▶ _Exercise prompt_: All lines featuring the string "joints" are to be listed.

▶ _Data provided_:

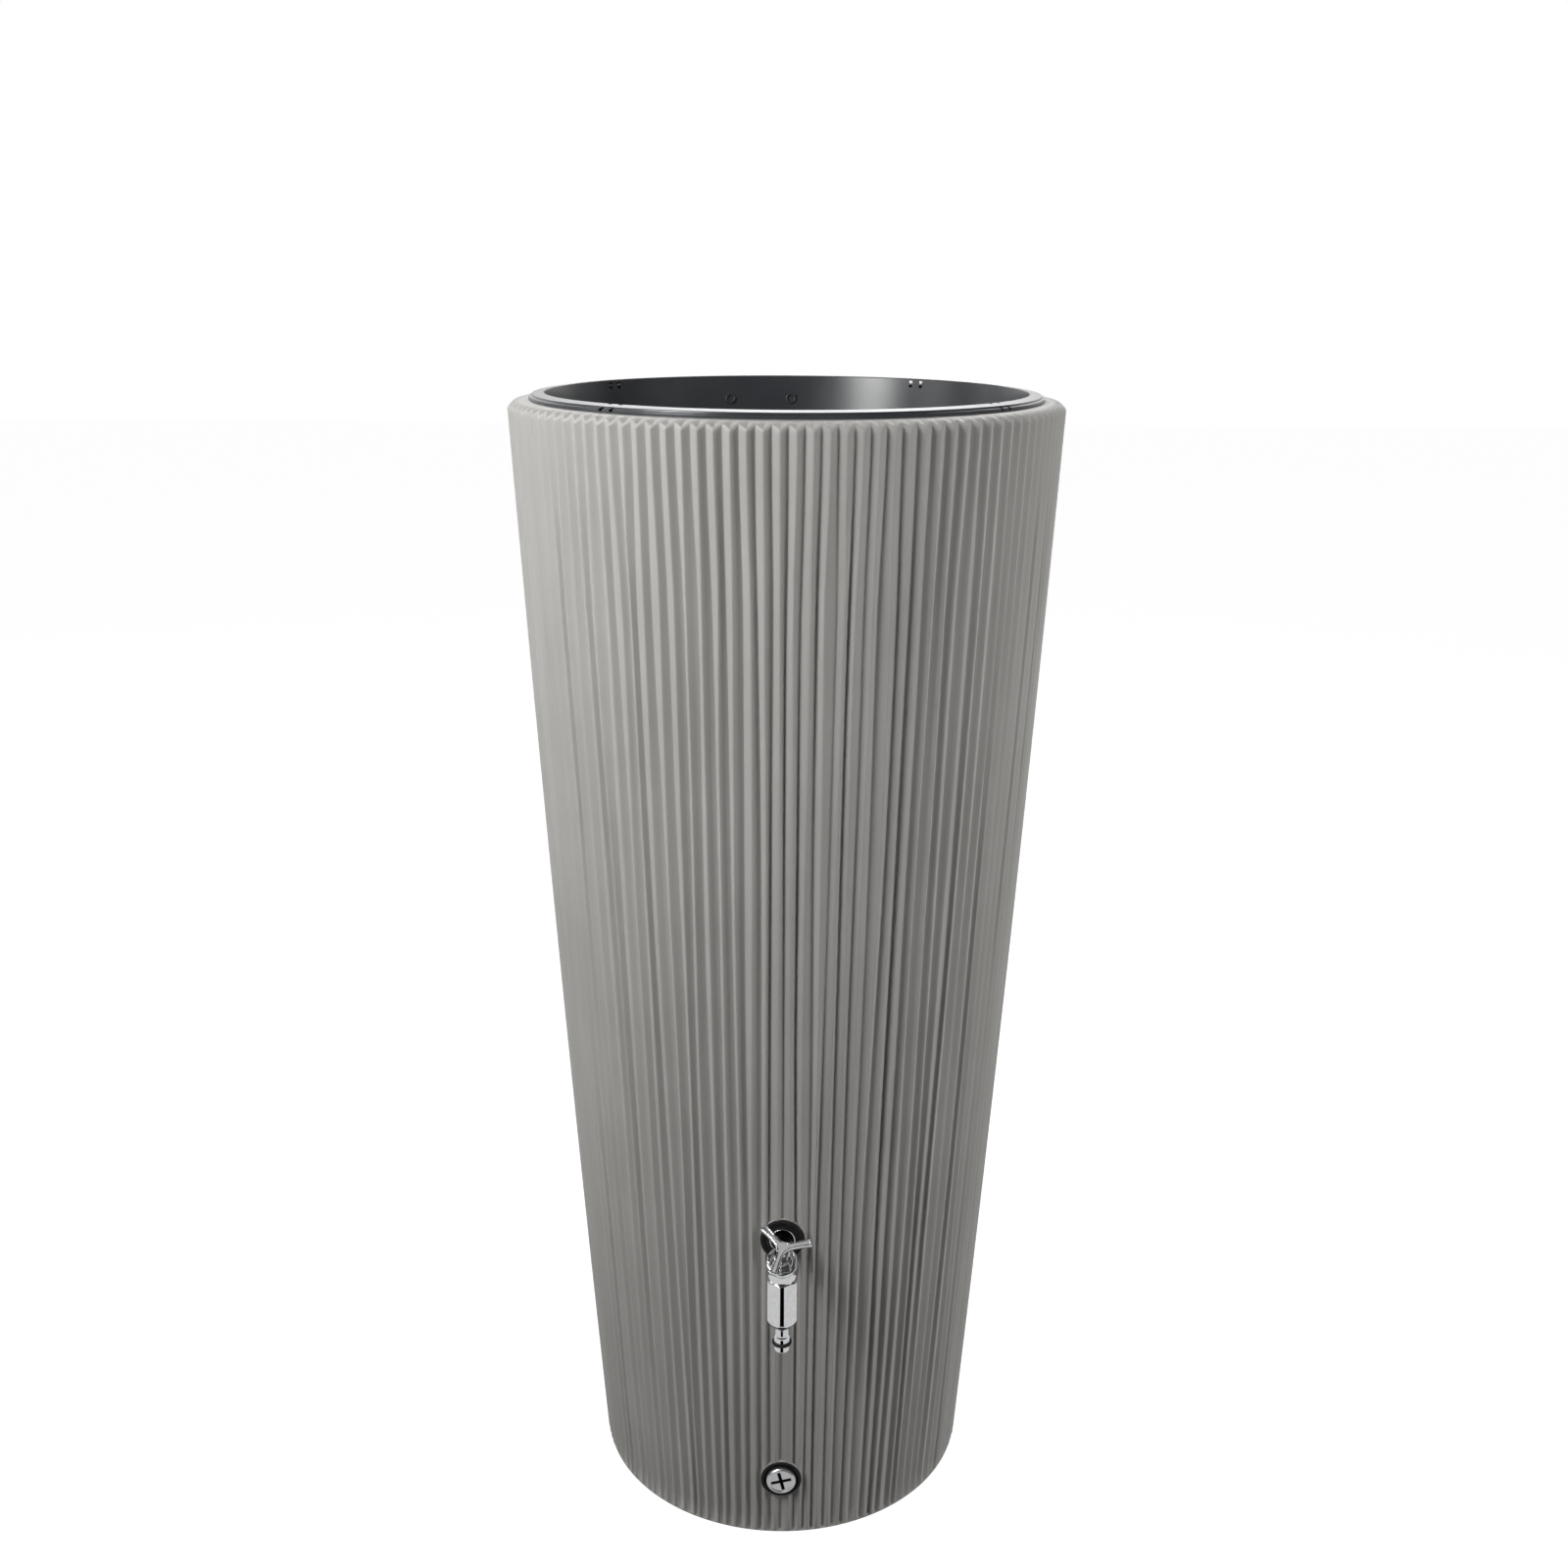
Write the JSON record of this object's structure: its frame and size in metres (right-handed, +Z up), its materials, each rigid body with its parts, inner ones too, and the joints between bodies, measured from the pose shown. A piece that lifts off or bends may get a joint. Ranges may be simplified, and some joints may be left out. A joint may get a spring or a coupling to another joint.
{
  "type": "rain barrel",
  "caption": "Tapered ribbed rain barrel with a lift-out planter bowl in its mouth, an angled screw-down tap with a hose nipple, and a drain plug near the foot.",
  "frame": {"origin": "middle of the foot, on the ground", "axes": "+Z up, the tap and drain plug at the front (-Y), +X to the right seen from the front"},
  "size_m": [0.58, 0.6418, 1.2616],
  "materials": {
    "grey_tank": "matte warm grey moulded plastic",
    "dark_bowl": "satin anthracite moulded plastic",
    "chrome": "polished chrome plating",
    "satin_metal": "satin chrome plating",
    "steel": "turned steel",
    "brass": "machined brass",
    "black_rubber": "black moulded rubber",
    "fibre": "red-brown fibre gasket"
  },
  "bodies": {
    "tank": {"barrel_shell": "grey_tank", "tap_insert": "brass", "drain_insert": "brass", "tap_rosette": "black_rubber", "tap_lock_ring": "chrome", "tap_body": "chrome", "bonnet_gasket": "fibre", "tap_bonnet": "chrome", "gland_packing": "black_rubber", "gland_nut": "chrome"},
    "planter": {"planter_bowl": "dark_bowl"},
    "valve": {"valve_jumper": "brass", "valve_washer": "black_rubber", "washer_nut": "brass"},
    "handle": {"tap_spindle": "steel", "tap_handle": "chrome", "handle_set_screw": "steel"},
    "outlet_washer": {"adapter_washer": "black_rubber"},
    "hose_end": {"hose_adapter": "chrome", "nipple_seal": "black_rubber", "hose_nipple": "chrome", "nipple_o_ring": "black_rubber"},
    "plug_seal": {"drain_seal": "black_rubber"},
    "plug": {"drain_plug": "satin_metal"}
  },
  "joints": [
    {"name": "planter_lift", "type": "slide", "parent": "tank", "child": "planter", "axis": [0, 0, 1], "range_m": [0, 0.35]},
    {"name": "valve_lift", "type": "slide", "parent": "tank", "child": "valve", "axis": [0, -0.5299, 0.848], "range_m": [0, 0.005]},
    {"name": "handle_turn", "type": "hinge", "parent": "valve", "child": "handle", "pos_m": [0, -0.299, 0.401], "axis": [0, -0.5299, 0.848], "range_deg": [0, 900]},
    {"name": "adapter_drop", "type": "slide", "parent": "tank", "child": "outlet_washer", "axis": [0, 0, -1], "range_m": [0, 0.00908]},
    {"name": "adapter_turn", "type": "hinge", "parent": "outlet_washer", "child": "hose_end", "pos_m": [0, -0.299, 0.365], "axis": [0, 0, -1], "range_deg": [0, 1800]},
    {"name": "drain_out", "type": "slide", "parent": "tank", "child": "plug_seal", "axis": [0, -1, 0], "range_m": [0, 0.0109]},
    {"name": "drain_turn", "type": "hinge", "parent": "plug_seal", "child": "plug", "pos_m": [0, -0.22, 0.0785], "axis": [0, -1, 0], "range_deg": [0, 2160]}
  ],
  "couplings": [
    {"joint": "valve_lift", "follows": "handle_turn", "m_per_rad": 0.00031831},
    {"joint": "adapter_drop", "follows": "adapter_turn", "m_per_rad": 0.00028871},
    {"joint": "drain_out", "follows": "drain_turn", "m_per_rad": 0.00028871}
  ]
}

▶ _Response_:
Write the JSON record of this object's structure: its frame and size in metres (right-handed, +Z up), its materials, each rigid body with its parts, inner ones too, and the joints between bodies, measured from the pose shown. A piece that lifts off or bends may get a joint. Ranges may be simplified, and some joints may be left out. A joint may get a spring or a coupling to another joint.
  "joints": [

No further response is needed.